Действие механизмов все знают про себя и признают для себя; извне же оно не нравится. Взаимные извнеоценки выстраиваются в любопытную цепочку. А. со вкусом рассказывает о Б. – как он в угоду вышестоящим пытался провести кого-то в союз, минуя несговорчивые промежуточные инстанции. «Но мы его, конечно, остановили. Пусть все делается законным порядком». Но о Б. дурно говорит В.: «Нехорошо вел себя Б., когда выносили выговор. Кричал на человека. „Мы его предупреждали…“ И при чем тут „мы“; говори за себя…» Но о В. дурно говорит Г., работая с ним в одном аппарате: «Связался с самыми темными людьми. Злостная антиинтеллигентская позиция». Но о Г. говорят после заседания: «Очень странно он себя вел. Говорил: а уверены ли вы в том, что вам надо печататься? А вот Мандельштам выгнал молодого поэта, пристававшего к нему с тем, что его не печатают. – Ну, Мандельштам Мандельштамом… А Г.-то как-никак сам хочет печататься…» Путаются звенья цепочки взаимных осуждений. Разобраться трудно. Ориентиром может служить трехчленное соотношение – общественная функция, поведение, личные свойства – с его несовпадающими показателями ценности. Общественная функция – это результат деятельности, и у N результат был положительный.

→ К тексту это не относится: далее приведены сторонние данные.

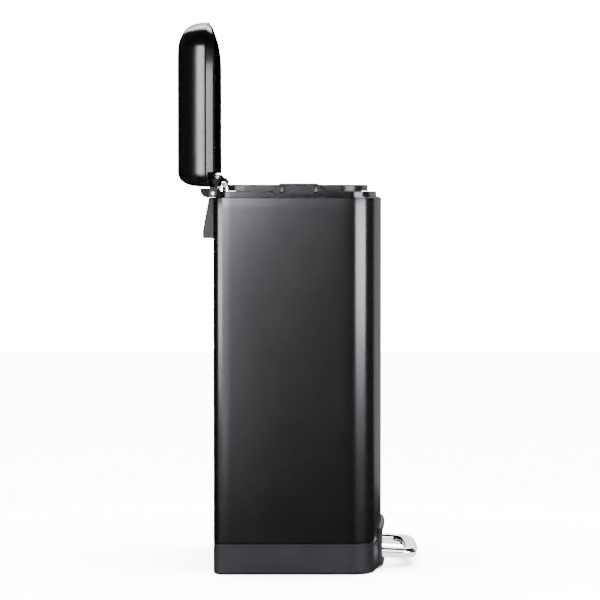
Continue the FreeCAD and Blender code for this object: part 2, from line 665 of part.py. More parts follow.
def pedal_rivets():
    low = PIVOT_Z - PEDAL_T / 2 - PLATE_T
    rivets = [rod_z(x, PEDAL_BACK - 11, low - HEAD_T, low, 4.0) for x in (-36, 0, 36)]
    return press(Part.makeCompound(rivets), PEDAL_TILT)


# ---- push rod ----

def push_rod():
    """Bent wire rod: a straight shank with both ends turned inward as pins."""
    z_low = PIVOT_Z + ROD_STROKE / 2
    z_high = HINGE_Z + ROD_STROKE / 2
    pieces = [rod_z(ROD_X, ROD_Y, z_low + ROD_BEND, z_high - ROD_BEND, ROD_R)]
    for z, turn in ((z_low, 1), (z_high, -1)):
        centre = v(ROD_X - ROD_BEND, ROD_Y, z + turn * ROD_BEND)
        disc = Part.Face(Part.Wire(Part.makeCircle(ROD_R, v(ROD_X, ROD_Y, centre.z), v(0, 0, 1))))
        pieces.append(disc.revolve(centre, v(0, 1, 0), turn * 90))
        pieces.append(rod_x(-5.0, ROD_X - ROD_BEND, ROD_Y, z, PIN_R))
    return join(pieces)


def rod_clips():
    clips = []
    for z in (PIVOT_Z + ROD_STROKE / 2, HINGE_Z + ROD_STROKE / 2):
        clip = rod_x(-4.4, -3.2, ROD_Y, z, 4.5)
        clips.append(clip.cut(rod_x(-6, 0, ROD_Y, z, PIN_R)))
    return Part.makeCompound(clips)


def rod_yoke():
    bar = box(DAMPER_X - 6, ROD_X + 7, DAMPER_Y - 5, DAMPER_Y + 7, YOKE_Z, YOKE_Z + 6)
    bar = bar.cut(rod_z(ROD_X, ROD_Y, YOKE_Z - 1, YOKE_Z + 7, ROD_R))
    return bar.cut(rod_z(DAMPER_X, DAMPER_Y, YOKE_Z - 1, YOKE_Z + 7, PLUNGER_R))


def damper_plunger():
    return rod_z(DAMPER_X, DAMPER_Y, DAMPER_Z0 + 6 + ROD_STROKE, YOKE_Z + 7.5, PLUNGER_R)


# ---- bucket ----

def tapered(inset, z0, z1):
    """Bucket body, narrower at its foot."""
    low = BUCKET_TAPER + inset
    foot = plan(BUCKET_HALF - low, BUCKET_BACK - low, BUCKET_FRONT + low, 20, 30, z0, z0 + 1)
    head = plan(BUCKET_HALF - inset, BUCKET_BACK - inset, BUCKET_FRONT + inset, 20, 30, z1, z1 + 1)
    wires = []
    for block, z in ((foot, z0), (head, z1)):
        face = [f for f in block.Faces if abs(f.CenterOfMass.z - z) < 0.01][0]
        wires.append(face.OuterWire)
    return Part.makeLoft(wires, True, False)


def inner_bucket():
    body = tapered(0, BUCKET_Z, BUCKET_RIM_Z + 1)
    rim = plan(RIM_HALF, RIM_BACK, RIM_FRONT, 26, 36, BUCKET_RIM_Z, BUCKET_TOP_Z)
    rim = rim.makeFillet(1.6, edges_where(rim, lambda e, m: abs(m.z - BUCKET_TOP_Z) < 0.01))
    rim = rim.cut(plan(RIM_HALF - BUCKET_WALL, RIM_BACK - BUCKET_WALL, RIM_FRONT + BUCKET_WALL, 24, 34,
                       BUCKET_RIM_Z - 1, BUCKET_TOP_Z - BUCKET_WALL))
    neck = plan(BUCKET_HALF, BUCKET_BACK, BUCKET_FRONT, 20, 30, BUCKET_RIM_Z, BUCKET_TOP_Z - 0.5)
    whole = body.fuse(rim).fuse(neck)
    whole = whole.cut(box(-TROUGH_HALF, TROUGH_HALF, RIM_NOTCH_Y, RIM_BACK + 1, BUCKET_Z, BUCKET_TOP_Z + 1))
    for side in (-1, 1):
        x0, x1 = sorted((side * (BUCKET_HALF + 1), side * (RIM_HALF + 1)))
        whole = whole.fuse(side_prism(GRIP_OUTLINE, x0, x1))
    inner = BUCKET_WALL
    hollow = tapered(inner, BUCKET_Z + 2.5, BUCKET_RIM_Z + 1)
    whole = whole.cut(hollow)
    whole = whole.cut(plan(BUCKET_HALF - inner, BUCKET_BACK - inner, BUCKET_FRONT + inner, 18, 28,
                           BUCKET_RIM_Z + 0.9, BUCKET_TOP_Z + 5))
    for side in (-1, 1):
        x0, x1 = sorted((side * (BUCKET_HALF + 3), side * (RIM_HALF + 2)))
        whole = whole.cut(box(x0, x1, -GRIP_POCKET, GRIP_POCKET, DIP_Z - 1, GRIP_TOP_Z - 3))
    return whole.removeSplitter()


NODES = {
    "body_shell": body_shell,
    "base": base,
    "base_feet": base_feet,
    "base_screws": base_screws,
    "pedal_housing": pedal_housing,
    "top_collar": top_collar,
    "hinge_base": hinge_base,
    "hinge_axle": hinge_axle,
    "hinge_base_screws": hinge_base_screws,
    "rear_handle": rear_handle,
    "rear_handle_screws": rear_handle_screws,
    "pedal_axle": pedal_axle,
    "axle_clips": axle_clips,
    "rod_guide_upper": lambda: rod_guide(GUIDE_Z[1]),
    "rod_guide_lower": lambda: rod_guide(GUIDE_Z[0]),
    "rod_cover": rod_cover,
    "damper_cylinder": damper_cylinder,
    "damper_bracket": damper_bracket,
    "lid_shell": lid_shell,
    "lid_frame": lid_frame,
    "lid_liner": lid_liner,
    "lid_screws": lid_screws,
    "lid_bumpers": lid_bumpers,
    "hinge_bracket_left": lambda: hinge_bracket(-1),
    "hinge_bracket_right": lambda: hinge_bracket(1),
    "bracket_pins": bracket_pins,
    "bracket_screws": bracket_screws,
    "hinge_leaves": hinge_leaves,
    "lift_arm": lift_arm,
    "lift_arm_screws": lift_arm_screws,
    "pedal": pedal,
    "pedal_lever": pedal_lever,
    "pedal_rivets": pedal_rivets,
    "push_rod": push_rod,
    "rod_clips": rod_clips,
    "rod_yoke": rod_yoke,
    "damper_plunger": damper_plunger,
    "inner_bucket": inner_bucket,
}


def main():
    os.makedirs("parts", exist_ok=True)
    for name, make in NODES.items():
        shape = make()
        if not shape.isValid() or shape.Volume <= 0:
            raise RuntimeError(name + " is not a closed solid")
        shape.exportStep("parts/" + name + ".step")
        print(name, len(shape.Solids), round(shape.Volume / 1000, 1))


main()
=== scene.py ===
import json
import math

import bmesh
import bpy
from mathutils import Matrix, Vector

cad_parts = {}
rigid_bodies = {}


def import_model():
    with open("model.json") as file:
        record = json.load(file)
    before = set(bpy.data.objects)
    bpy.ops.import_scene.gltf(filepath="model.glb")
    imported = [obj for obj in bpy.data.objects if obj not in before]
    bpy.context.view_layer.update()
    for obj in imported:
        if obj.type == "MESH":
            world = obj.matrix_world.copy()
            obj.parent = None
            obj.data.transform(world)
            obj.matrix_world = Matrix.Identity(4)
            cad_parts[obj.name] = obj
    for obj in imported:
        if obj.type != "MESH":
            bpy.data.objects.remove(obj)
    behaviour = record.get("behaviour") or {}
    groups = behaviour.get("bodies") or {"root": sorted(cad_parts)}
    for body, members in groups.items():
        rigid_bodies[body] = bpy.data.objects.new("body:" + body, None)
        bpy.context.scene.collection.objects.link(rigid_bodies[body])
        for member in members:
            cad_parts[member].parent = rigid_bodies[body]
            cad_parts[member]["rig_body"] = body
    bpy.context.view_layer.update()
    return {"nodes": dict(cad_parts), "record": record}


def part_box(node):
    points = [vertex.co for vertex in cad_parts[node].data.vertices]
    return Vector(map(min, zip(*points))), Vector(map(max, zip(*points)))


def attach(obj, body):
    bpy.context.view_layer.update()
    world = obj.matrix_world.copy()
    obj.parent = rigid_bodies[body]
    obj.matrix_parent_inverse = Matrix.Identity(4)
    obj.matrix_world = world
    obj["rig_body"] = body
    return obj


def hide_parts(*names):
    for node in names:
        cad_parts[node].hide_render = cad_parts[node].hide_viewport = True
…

Функциональная социология утверждает, что социальную роль человека определяют ожидания среды. Но социальные роли – это также формы воздействия на среду. Типология этих форм простирается от очень конкретных определений до самых общих социально-психологических предпосылок; она неотделима от этики поведения, так как свой тип воздействия на среду человек мыслит в категориях ценностей – иначе зачем бы он стал воздействовать?